As one of the pioneers of the .com drop more than 10 years ago, and as the founder of NameJet, I can tell you of the approx 30 million new .com names registered each year (to replace the 28M or so deleting) its mostly domainers going through other domainers tailings or otherwise re-registered names. Sure (even now, not more than 10 years ago in 2002), maybe there are some flakes of gold yet to be found re-panning already re-panned tailings, but in my opinion there are easier gold nuggets (of semantic value not traffic value) to be found in new TLDs precisely because fewer names are already registered there, and none of them were registered in the past and “thrown away” even once.
And a related thing. Its also counter intuitive, but there is also limited domain name supply, because while its true there is a nearly infinite number of letter/number combinations (its 36^64 per TLD), its also true that there is a very much finite set of memorable and meaningful ones. In my opinion, even if say 25M names are yet to be registered in all new TLDs, that is not that many names. Its about 10% of the worldwide current DUMs count (domains currently under management). Its still a limited supply, as Frank said at his namecom keynote. And by the way, the most contested new TLDs haven’t even been launched yet: .web, .music, .inc, .movie, .LTD, .app, .blog, .news, .gmbh, and many more. Only 3M names registered in new TLDs so far… So 90% still left, plus, at a bare minimum, all the 2-character, all the “name collision” names still left in already-launched new TLDs, and *all* the good names are still left in each and every one of the 100’s of contested and uncontested un-launched TLDs.
@Acro and @Mike
I agree with you. Its about marketing (“positive selling” as Mike says) of normal (“standard”) names to be used every day. To Donuts, its not about premium names. Only about 3% of Donuts domains sold so far are what we call premium domains, while 97% are standard names. Donuts has spent more than $100M, so far, on obtaining new TLDs, and only about $500K (less than 1% of $100M), so far, on marketing. We are just one new TLD applicant. Other applicants have spent $100’s of millions as well. Google, M&M, DVP, Rightside, UniRegistry, Amazon, Afilias to name a few. Over $350 million was spent on TLD applications alone, with hundreds of millions more on TLD auctions. There is no way that that much money is being spent on obtaining the TLDs yet those same players will spend near zero on marketing.
So why don’t we see that giant marketing spend yet? Its due primarily to these 2 reasons:
1) We applicants have a higher use for the capital right now (and back in 2014), and that is to firstly acquire the TLDs themselves. Once these contested TLDs have an owner (most will be decided in the first quarter 2015), capital will transition to the next best use: marketing. You are just starting to see it at the namescon meeting. Its no surprise that it was the largest such conference in a long time. Its due to new TLDs. I expect the next namescon will be even bigger.
2) Why market something that you can’t sell yet? Most applicants’ TLDs are still contested (and many Donuts’ TLD applications too), and the formerly contested ones have not launched yet. Prospective registries are waiting to know wether or not they’ll have the product they will be marketing.

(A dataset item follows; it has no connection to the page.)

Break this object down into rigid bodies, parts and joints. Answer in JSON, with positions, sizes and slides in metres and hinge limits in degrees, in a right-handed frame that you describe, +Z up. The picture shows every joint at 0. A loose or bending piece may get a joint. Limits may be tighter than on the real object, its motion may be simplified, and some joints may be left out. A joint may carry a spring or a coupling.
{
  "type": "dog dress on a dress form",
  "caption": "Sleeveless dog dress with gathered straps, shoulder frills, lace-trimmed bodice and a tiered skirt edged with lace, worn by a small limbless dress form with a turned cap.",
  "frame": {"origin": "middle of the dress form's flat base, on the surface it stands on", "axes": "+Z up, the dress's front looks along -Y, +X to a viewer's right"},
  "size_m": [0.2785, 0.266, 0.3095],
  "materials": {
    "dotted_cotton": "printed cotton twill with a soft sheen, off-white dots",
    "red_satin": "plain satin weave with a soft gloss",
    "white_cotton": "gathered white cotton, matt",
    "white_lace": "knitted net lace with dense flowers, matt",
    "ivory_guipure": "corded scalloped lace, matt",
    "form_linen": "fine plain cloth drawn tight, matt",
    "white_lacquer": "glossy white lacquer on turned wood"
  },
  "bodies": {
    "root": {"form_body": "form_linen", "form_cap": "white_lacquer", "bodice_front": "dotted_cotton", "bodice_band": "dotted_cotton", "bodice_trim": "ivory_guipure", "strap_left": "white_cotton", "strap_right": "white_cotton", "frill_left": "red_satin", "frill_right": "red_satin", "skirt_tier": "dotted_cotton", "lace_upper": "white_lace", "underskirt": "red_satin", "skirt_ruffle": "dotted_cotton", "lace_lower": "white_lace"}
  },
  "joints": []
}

New TLDs are just barely getting going. Compared to the money spent on acquiring them, expect to see a signifiant percentage of that (or that again?) also spent on awareness and positive marketing of the new TLDs.
We’ll provide more color on these topics and others on our company blog in the coming weeks/months.
Michael Berkens says
Paul
So to respond:
“The most contested new TLDs haven’t even been launched yet: .web, .music, .inc, .movie, .LTD, .app, .blog, .news, .gmbh””
I have said exactly that many times on thedomains.com and also on the domainsherpa weekly discussion so are in agreement with you there.
I own over 1,500 new gTLD’s so I’m a buyer and still believe in the new G’s
However I’m still a buyer of .Com’s and getting more and better offers on my .Com’s.
So its not a zero sum game.
New G’s can do well and .Com sales can also do well.
I do expect .com zone file to continue to grow along with the new G’s with all other TLD extensions to continue to bleed registrations, including .net.
I would say that the best new G’s, the easy “gold nuggets (of semantic value not traffic value) to be found in new TLDs precisely because fewer names are already registered there” the vast majority of those are premium priced in the hundreds, thousands and even tens of thousands a year, which is fine because then it becomes a consumer decision to buy accidentattorney.com for $750,000 or register it for $60,000 a year ongoing.
You have referred to .Com domains that have been owned and “thrown away” being somehow less valuable than a virgin (previously unregistered domain).
I will have to disagree with you there.
Unless the domain was used in some illegal activity, then a used, thrown away domain, is just as valuable as they ever were.
I get plenty of email from people trying to sell horrible new gTLD’s as often now as I get horrible lists of .Com’s.
Its illogical but even with a new extension that has many great domain names available many people tend to find the crap to register.
I just went through a list of 522 .com and 88 new G’s some guy has for sale and I wouldn’t register one on either list.
So people will always find crappy and trademark infringing domains to register where there are 500 domains registered in the extension or 115 Million.
As I have also said this is the bottom half of first inning of a baseball game.
The question is how long will those who registered New G’s be able to hold out until there is an active aftermarket to sell their domains before they have to call the bullpen for a relief picture and maybe throwing their new G’s away too.